We are bikers (a couple of photos below to illustrate). And since the weather is warming and more and more bikers are getting their iron out on the road, and since I get all creatively hyped up at the thought of going outdoors to shoot cool bikes and hot biker people, we thought it might be a good time to offer a special on motorcycle portraits. So we’re giving a $25 discount off the standard booking fee through the month of April for any photos taken with a motorcycle (see our Facebook banner for samples from a previous shoot).
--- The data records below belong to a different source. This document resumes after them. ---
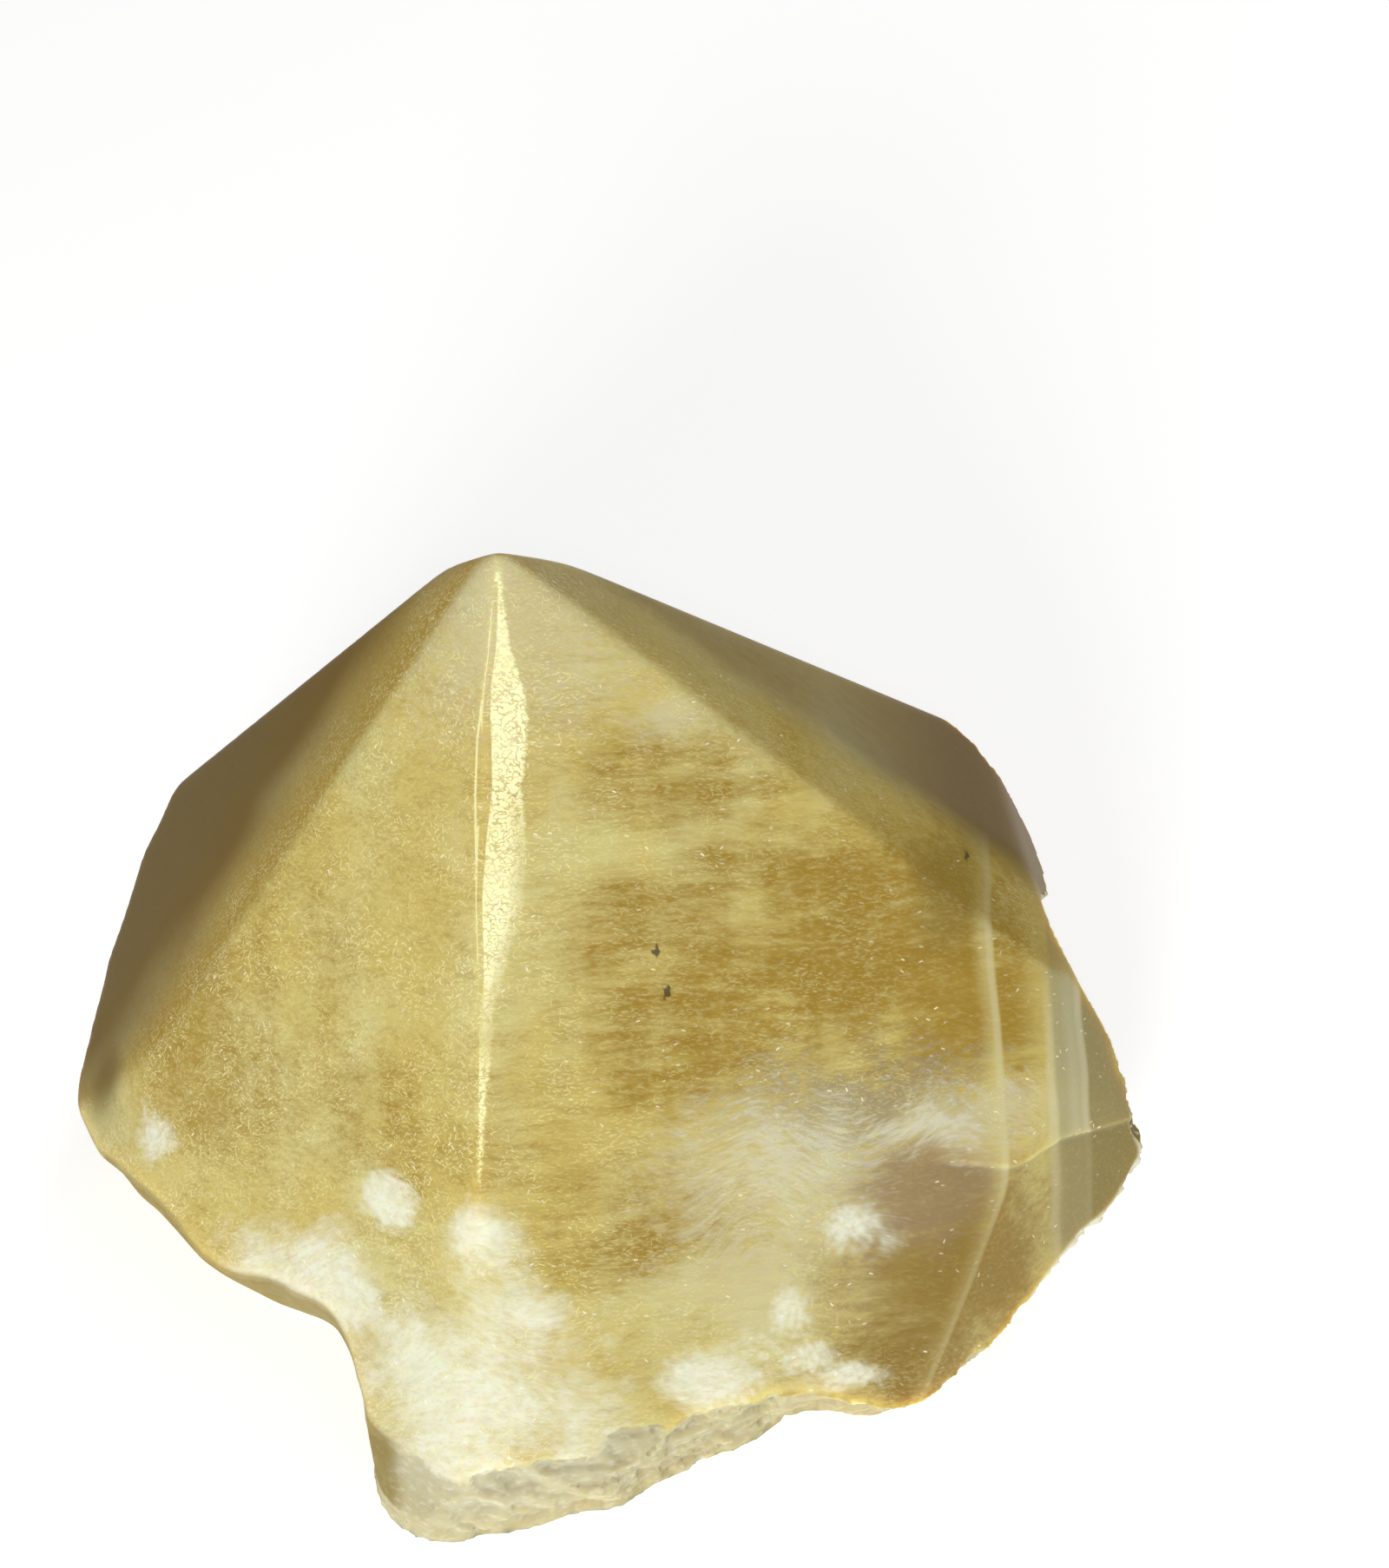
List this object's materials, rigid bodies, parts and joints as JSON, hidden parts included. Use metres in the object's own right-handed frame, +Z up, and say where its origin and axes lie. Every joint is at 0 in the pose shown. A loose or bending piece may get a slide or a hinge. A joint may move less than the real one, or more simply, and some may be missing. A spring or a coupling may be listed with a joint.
{
  "type": "polished calcite point",
  "caption": "Block of banded honey-orange calcite, ground and polished to a blunt pyramid point on top, with rough broken sides and foot and a sawn flat base.",
  "frame": {"origin": "middle of the block's footprint, on the sawn base face that it stands on", "axes": "+Z up through the base towards the point, -Y the front edge seen in the picture, +X to the viewer's right"},
  "size_m": [0.1042, 0.0856, 0.0681],
  "materials": {
    "calcite": "polished on the ground faces, rough and frosted where broken, slightly translucent"
  },
  "bodies": {
    "root": {"calcite_point": "calcite"}
  },
  "joints": []
}
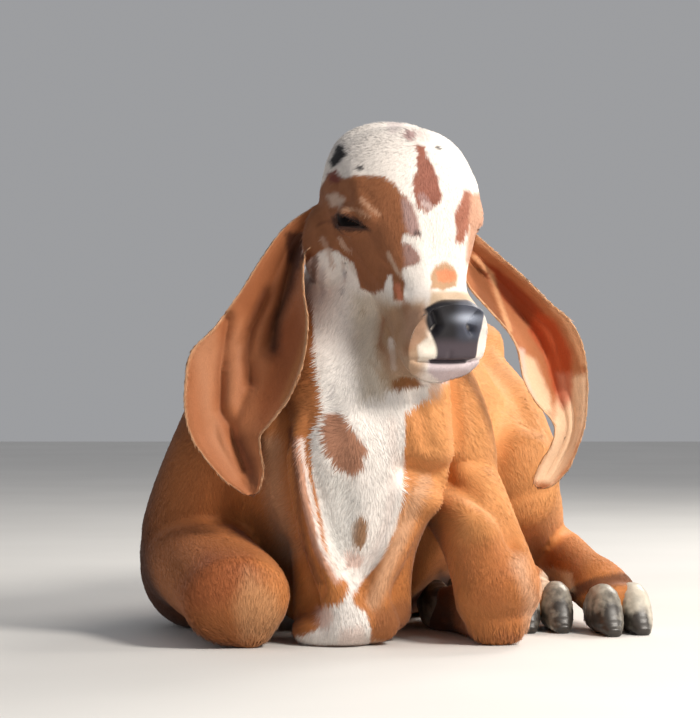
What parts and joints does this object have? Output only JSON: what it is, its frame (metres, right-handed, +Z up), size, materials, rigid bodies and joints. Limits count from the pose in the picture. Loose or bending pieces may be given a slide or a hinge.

Now let me define “motorcycle.”
For purposes of our special offer, a motorcycle is defined as anything on two wheels with an engine of 49 cc or larger. Three-wheeled vehicles of 49 cc or larger are also included if the two wheels are in the back.
I make the 49 cc cutoff on engine size because mopeds and scooters aren’t motorcycles, and because Wikipedia says most jurisdictions cut it off at 49 cc (hey, I’m writing a blog not a doctoral dissertation, so Wikipedia will do just fine here). I include three wheels because trikes are a badass tradition in the biker world. But I say the two wheels must be in the back for one specific purpose – to exclude anyone who rides a Can-Am Spyder Roadster. Can-Am Spyder Roadsters are out because of their television commercial.
Note, I write “television commercial.” I’ve never ridden a Can-Am Spyder Roadster and cannot comment on its mechanical quality. I can only comment on the commercial, which ticks me off because it tries to associate one thing (Can-Am Spyder Roadsters and the people who ride them) with something their representatives in the commercial clearly aren’t (bikes and bikers). In other words, the commercial BS’s me and I don’t like to be BS’d.
The Can-Am ad piles it on by depicting a “gang” of cleanly dressed, nicely coiffed executive types and their lady friends cruising along a highway. They stop here and there to do some kind of balance beam act on a wooden fence, grab a bite to eat and quaff down a pony pitcher of what appears to be lemonade. Now, this in itself is fine. I have no problem at all with stubble free grown-ups in crisply pressed denims and kevlar jackets sharing the oxygen real people need to survive. For the moment, there seems to be plenty of oxygen to go around.
What I take issue with is the commercial’s attempt to associate these people with bikers. It does so by showing a “real” biker (a big, goateed, leather-clad monster of a man) nodding approvingly at these three-wheeled things in a parking lot. Then it really crosses the line by showing the metro gang pass a group of two-wheelers on the highway and one of the Can-Amers has the audacity to drop his hand in the traditional and top secret two-fingered biker wave.
This absolutely drives me over the deep end because these people, these Can-Am people, don’t look or act anything like bikers. You’re not a biker just because you know the top secret wave. Bikers are gritty and crude. They wear cracked leather and ragged jeans. They have fun with things like burn-outs and mud wrestling. They love the flag and hate authority. They push the edge of everything they do.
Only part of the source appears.